Send a test email to one of your addresses. Then answer one question: did that email automatically appear on the contact’s record, or do you need a separate CRM sync to make it visible?

This is the single most important test. If the sent email only lives inside the tool’s outbox and requires a Zapier connection or native integration to reach your CRM, you’re looking at the middleware dependency that creates silent failures at 2 AM on a Tuesday. If it logged automatically because the contact record and the email tool share the same database, that’s one fewer thing that breaks.

Pull up the reporting or activity dashboard. Can you see how many emails each team member sent this week? Not next week after data accumulates — right now, with the test email you just sent. If the dashboard is blank until you configure custom reports, the tool assumes someone on your team builds dashboards for a living. For teams under 20, the activity view should work out of the box. Emails sent per rep, replies received, sequences active — default views, not ones you build yourself.

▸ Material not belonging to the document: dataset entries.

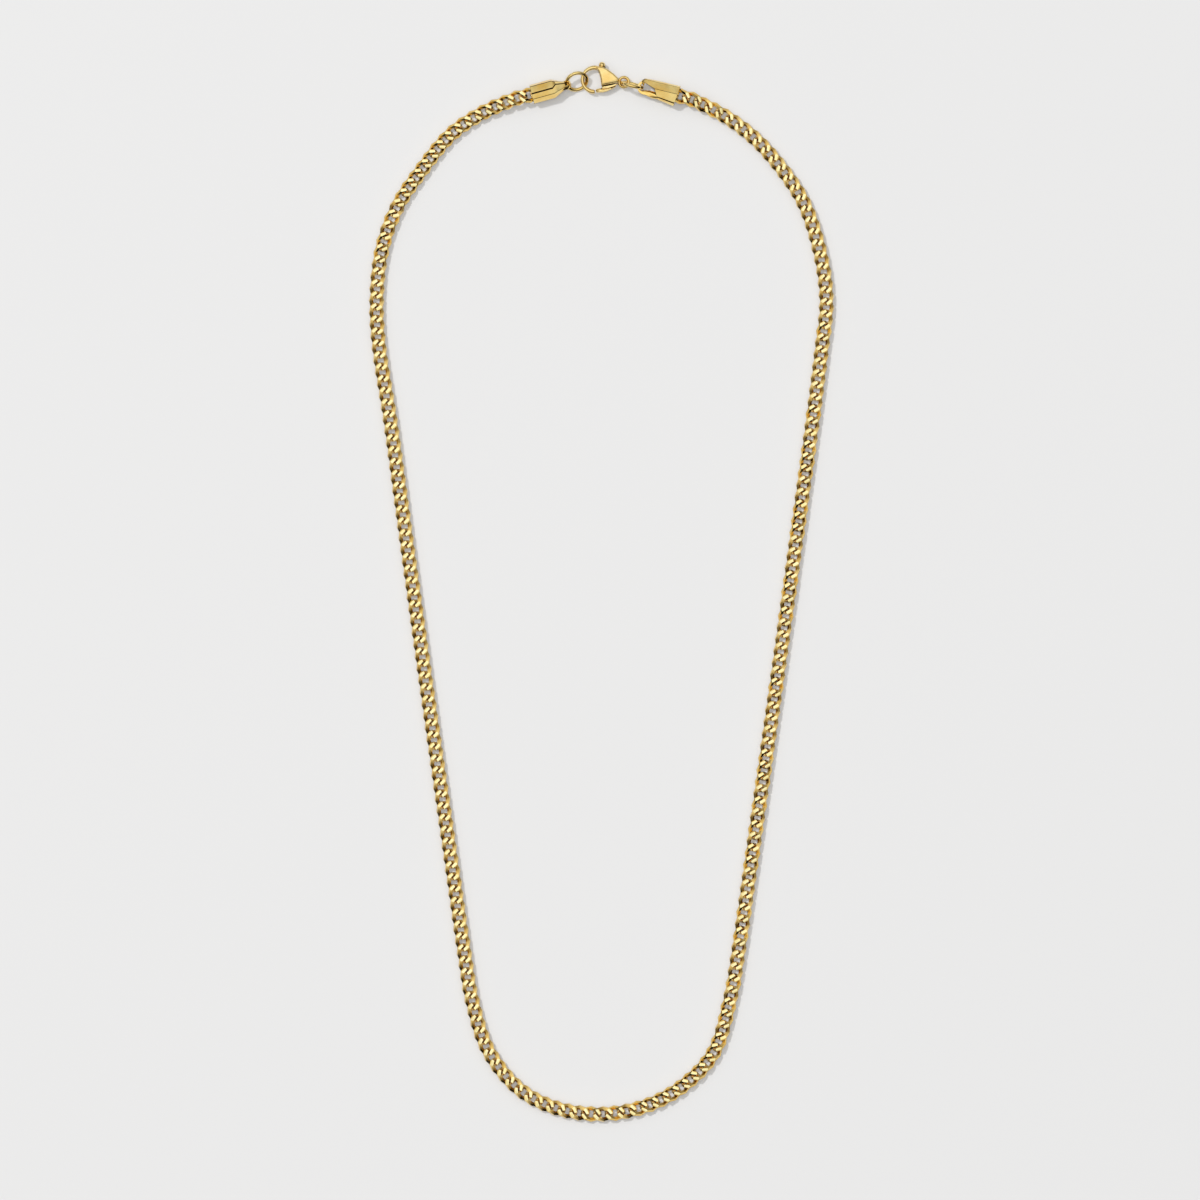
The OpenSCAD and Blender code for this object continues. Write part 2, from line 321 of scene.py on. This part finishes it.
floorPaper = newMaterial("matt backdrop paper")    # even and pale, no gloss
paperTree = floorPaper.node_tree
paperAt = addNode(paperTree, "ShaderNodeTexCoord")
paperFibre = addNode(paperTree, "ShaderNodeTexNoise",
                     inputs={"Vector": paperAt.outputs["Object"], "Scale": 900, "Detail": 3})
paperShade = addNode(paperTree, "ShaderNodeBump",
                     inputs={"Height": paperFibre.outputs["Fac"], "Strength": 0.05, "Distance": 0.05 * mm})
paperShader = addNode(paperTree, "ShaderNodeBsdfPrincipled",
                      inputs={"Base Color": hexColour(studio["floorShade"]), "Roughness": 0.9,
                              "Specular IOR Level": 0.1, "Normal": paperShade.outputs["Normal"]})
finishMaterial(floorPaper, paperShader)
floor.data.materials.append(floorPaper)
print("materials are made")


# chain

link = {
    "halfLength": 2.04,     # mm, to the middle of the wire
    "halfWidth": 1.38,
    "rise": 0.82,           # how far front and rear ends are twisted up and down
    "level": 2,             # how level the wire stays at its highest, which lengthens the cut faces
    "lean": 19,             # degrees that the stations are drawn towards the ends
    "wire": 1.12,
    "stations": 12,
    "sectionDetail": 1,     # 6 sides
    "cutHeight": 1.15,      # the diamond cut, from the middle of the link
}


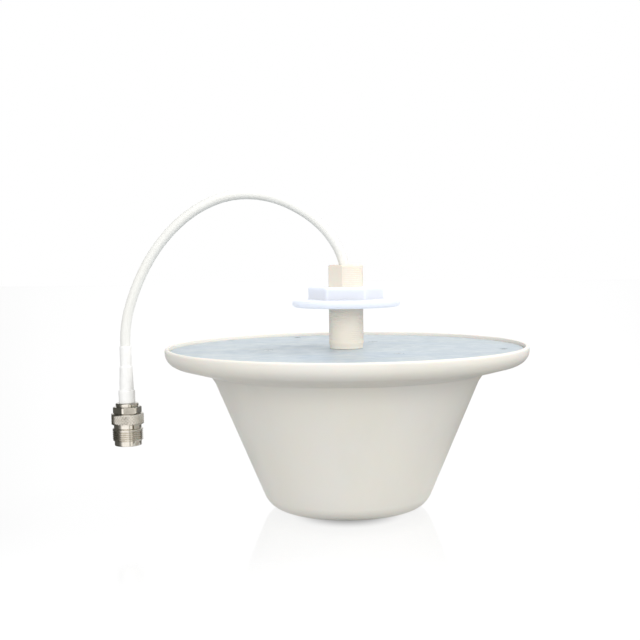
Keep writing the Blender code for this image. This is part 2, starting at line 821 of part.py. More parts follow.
def make_cable_end(end, angle, materials):
    """Pieces fixed to the cable's end; each is turned about the cable axis, pointing down -Z."""
    pivot = bpy.data.objects.new("cable_end_pivot", None)
    bpy.context.scene.collection.objects.link(pivot)
    pivot.location = end * MM
    pivot.rotation_euler.y = -(angle - math.pi)
    fitted = []

    def turned(name, outline, material, segments=24):
        # Outline points are (radius, distance from the pivot); distance runs downwards.
        piece = lathe(name, [(r, -d) for r, d in outline], materials[material], segments)
        fitted.append(piece)
        return piece

    cable, sleeve, edge = CABLE_RADIUS, CABLE_RADIUS + FINE_GAP, 0.4
    turned(
        "coax_tail",
        [
            (0, TAIL_START),
            (cable - edge, TAIL_START),
            (cable, TAIL_START + edge),
            (cable, TAIL_END),
            (0, TAIL_END),
        ],
        "cable_pvc",
    )
    turned(
        "crimp_ferrule",
        [
            (sleeve, FERRULE_START),
            (FERRULE_RADIUS, FERRULE_START),
            (FERRULE_RADIUS, FERRULE_END),
            (sleeve, FERRULE_END),
        ],
        "brass",
    )
    swell = FERRULE_RADIUS + FINE_GAP
    turned(
        "shrink_sleeve_long",
        [
            (sleeve, SHRINK_START),
            (SLEEVE_CABLE_RADIUS - 0.05, SHRINK_START),
            (SLEEVE_CABLE_RADIUS, SHRINK_START + 0.3),
            (SLEEVE_CABLE_RADIUS, FERRULE_START - 0.4),
            (SLEEVE_FERRULE_RADIUS, FERRULE_START + 0.2),
            (SLEEVE_RADIUS, SHRINK_STEP),
            (SLEEVE_RADIUS, SHRINK_END),
            (swell, SHRINK_END),
            (swell, FERRULE_START - 0.2),
            (sleeve, FERRULE_START - 0.5),
        ],
        "shrink_tube",
    )
    short_bore = SLEEVE_RADIUS + FINE_GAP
    turned(
        "shrink_sleeve_short",
        [
            (short_bore, SHRINK_STEP - 0.1),
            (SHORT_SLEEVE_RADIUS - 0.15, SHRINK_STEP - 0.1),
            (SHORT_SLEEVE_RADIUS - 0.05, SHRINK_STEP + 0.3),
            (SHORT_SLEEVE_RADIUS, SHRINK_END),
            (short_bore, SHRINK_END),
        ],
        "shrink_tube",
    )
    bush_bore = FERRULE_RADIUS + FINE_GAP
    bush_top, bush_bottom = SHRINK_END + FINE_GAP, BUSH_END
    turned(
        "jack_rear_bush",
        [
            (bush_bore, bush_top),
            (BUSH_RADIUS - 0.55, bush_top),
            (BUSH_RADIUS, bush_top + 0.5),
            (BUSH_RADIUS, bush_bottom),
            (bush_bore, bush_bottom),
        ],
        "nickel",
    )
    clamp = hex_nut(
        "jack_clamp_nut",
        CLAMP_CORNERS * math.sqrt(3) / 2,
        -CLAMP_END,
        -(BUSH_END + FINE_GAP),
        bush_bore,
        materials["nickel"],
        turn_deg=CLAMP_TURN_DEG,
        lead=0.7,
    )
    fitted.append(clamp)
    turned("jack_body", jack_outline(), "nickel", 28)
    turned(
        "jack_insulator",
        [
            (INSULATOR_HOLE, INSULATOR_START),
            (INSULATOR_RADIUS, INSULATOR_START),
            (INSULATOR_RADIUS, INSULATOR_END),
            (INSULATOR_HOLE, INSULATOR_END),
        ],
        "ptfe",
    )
    contact = turned(
        "jack_contact",
        [
            (0, CONTACT_START),
            (CONTACT_RADIUS, CONTACT_START),
            (CONTACT_RADIUS, CONTACT_END - 0.3),
            (CONTACT_RADIUS - 0.2, CONTACT_END),
            (CONTACT_BORE, CONTACT_END),
            (CONTACT_BORE, CONTACT_SOCKET),
            (0, CONTACT_SOCKET),
        ],
        "brass",
        20,
    )
    slot = box("contact_slot", (4.0, CONTACT_SLOT, 4.4), (0, 0, -CONTACT_END), materials["brass"])
    slot.parent = contact
    boolean(contact, slot, "DIFFERENCE")
    for piece in fitted:
        piece.parent = pivot
        for modifier in piece.modifiers:
            if modifier.type == "BOOLEAN" and modifier.object.parent is None:
                modifier.object.parent = pivot


def jack_outline():
    """Half section of the jack: knurled ring, neck, thread grooves, end lip and stepped bore."""
    edge = 0.35
    outline = [(CABLE_HOLE, CLAMP_END + FINE_GAP), (KNURL_RADIUS - edge, CLAMP_END + FINE_GAP)]
    outline += [(KNURL_RADIUS, CLAMP_END + FINE_GAP + edge), (KNURL_RADIUS, KNURL_END - edge)]
    outline += [(KNURL_RADIUS - edge, KNURL_END), (NECK_RADIUS, KNURL_END), (NECK_RADIUS, NECK_END)]
    root = THREAD_RADIUS - THREAD_DEPTH
    turns = int((THREAD_END - NECK_END) / THREAD_PITCH)
    for i in range(turns):
        start = NECK_END + i * THREAD_PITCH
        outline += [(root, start + 0.12 * THREAD_PITCH), (THREAD_RADIUS, start + 0.5 * THREAD_PITCH)]
        outline += [(THREAD_RADIUS, start + 0.62 * THREAD_PITCH)]
    outline += [(LIP_RADIUS, THREAD_END), (LIP_RADIUS, JACK_END - 0.3), (LIP_RADIUS - 0.3, JACK_END)]
    outline += [(JACK_BORE + 0.4, JACK_END), (JACK_BORE, JACK_END - 0.5)]
    outline += [(JACK_BORE, BORE_START), (CABLE_HOLE, BORE_START - 0.4)]
    return outline


def main():
    clear_scene()
    materials = make_materials()
    make_dome(materials)
    make_ground_plane(materials)
    make_screws(materials)
    make_stud(materials)
    make_flange_nut(materials)
    make_feed(materials)
    make_radiator(materials)
    make_supports(materials)
    end, angle = make_cable(materials)
    make_cable_end(end, angle, materials)


main()
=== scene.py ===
"""Looks of an indoor ceiling dome antenna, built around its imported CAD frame.

Lengths are in millimetres, and new_piece() turns them into metres. Places come from the frame.
Only the shaders and lamps at the end, and mesh data read from the frame, are in metres.
"""

import json
import math

import bpy
from mathutils import Matrix, Vector, noise


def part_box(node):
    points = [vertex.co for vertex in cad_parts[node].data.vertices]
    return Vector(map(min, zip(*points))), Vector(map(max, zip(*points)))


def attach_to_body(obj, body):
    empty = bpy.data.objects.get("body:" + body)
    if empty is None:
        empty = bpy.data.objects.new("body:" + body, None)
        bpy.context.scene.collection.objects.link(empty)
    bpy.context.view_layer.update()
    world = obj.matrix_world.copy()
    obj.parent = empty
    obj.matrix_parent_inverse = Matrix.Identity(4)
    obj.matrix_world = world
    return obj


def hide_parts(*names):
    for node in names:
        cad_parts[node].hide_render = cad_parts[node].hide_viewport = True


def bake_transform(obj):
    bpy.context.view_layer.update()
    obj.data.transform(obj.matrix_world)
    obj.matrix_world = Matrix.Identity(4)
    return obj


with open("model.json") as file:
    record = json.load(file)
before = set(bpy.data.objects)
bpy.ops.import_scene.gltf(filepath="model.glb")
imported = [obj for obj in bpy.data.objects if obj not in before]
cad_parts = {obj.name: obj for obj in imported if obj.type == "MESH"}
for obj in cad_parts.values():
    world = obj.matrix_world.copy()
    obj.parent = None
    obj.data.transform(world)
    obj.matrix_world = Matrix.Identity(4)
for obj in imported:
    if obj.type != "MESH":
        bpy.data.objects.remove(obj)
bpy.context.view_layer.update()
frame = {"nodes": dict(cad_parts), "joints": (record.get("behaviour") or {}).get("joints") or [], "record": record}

MM = 0.001
FULL_TURN = 2 * math.pi


def corners(node):
    low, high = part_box(node)
    return low / MM, high / MM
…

Minutes 20-30: Follow the data home

Open the contact record for the person you emailed. Look at their timeline or activity feed. Is the email visible there alongside where you’d log calls, meetings, and notes? Or does it only exist inside the email tool’s own interface?

This distinction determines whether your sales email software actually solves the visibility problem from the introduction. If a manager needs the email tool open in one tab and the CRM in another to see the full picture, you’ve added a tool without consolidating anything. The whole point was to stop checking two places.

Check one more thing: open tracking. Send yourself a test email, open it, and see how long the tool takes to register the open. Then verify whether that open event appears on the contact timeline or only in the email tool’s analytics. Data that exists but lives on a separate screen from the contact record is data your reps won’t act on — they’d need to remember to go look for it.

Three disqualifiers

Walk away if any of these are true:

  • The tool requires a dedicated sending domain and DNS configuration before you can send a single test email. SPF, DKIM, and DMARC setup is a deliverability best practice at scale, but if the tool won’t let you evaluate basic features without it, you’ll spend your first week on DNS records instead of selling. Small teams need a tool that works with existing email accounts on day one and adds dedicated infrastructure later as volume grows.
  • Pricing says “contact sales” instead of showing numbers. If a vendor won’t publish pricing, they’re either charging enterprise rates that don’t make sense below 50 seats, or pricing based on what they think you’ll pay. A 7-person sales team shouldn’t need a procurement conversation to find out whether a tool costs $30 or $150 per month.
  • Sent emails don’t appear on contact records without a paid middleware subscription. If syncing email activity to your CRM requires Zapier Pro ($30-70/month) or a paid integration tier, add that cost to your per-user math. A tool that costs $50/user/month but needs $50/month in middleware actually costs $55/user/month for a 10-person team — and that middleware is a single point of failure nobody monitors.

Any one of these signals that the tool was designed for a team with more budget, more technical resources, or more operational support than a small sales team can sustain. The right tool for a team of 5-20 works with your existing email on day one, shows pricing on the website, and keeps email data where your reps already work — on the contact record, in the same view as every other sales activity.

Picking the Right Sales Email Software Comes Down to Math

The choice isn’t about features — it’s about whether the tool’s total cost makes sense for your team size and sending volume. If you have fewer than 10 reps sending under 100 emails a week, you likely don’t need a separate tool at all. A CRM that logs outbound email activity gives you the visibility you need without another subscription or another tab for reps to ignore.

Teams of 10-20 with higher volume face a real decision. A CRM with strong built-in email features keeps everything in one place and one budget line. A standalone tool might offer better sequencing or analytics, but you’ll pay for that advantage twice — once for the tool itself and again for the integrations that connect it back to where your sales data lives.

Before you commit to anything, add up the real number: email tool + CRM + task management + whatever middleware holds them together. That total is what you’re actually spending per rep per month. A $35 tool that needs $50 in surrounding infrastructure costs more than an $80 tool that works on its own. Run the 30-minute evaluation from the previous section, check whether email activity lands on the contact record without extra subscriptions, and let the math — not the feature list — make the decision.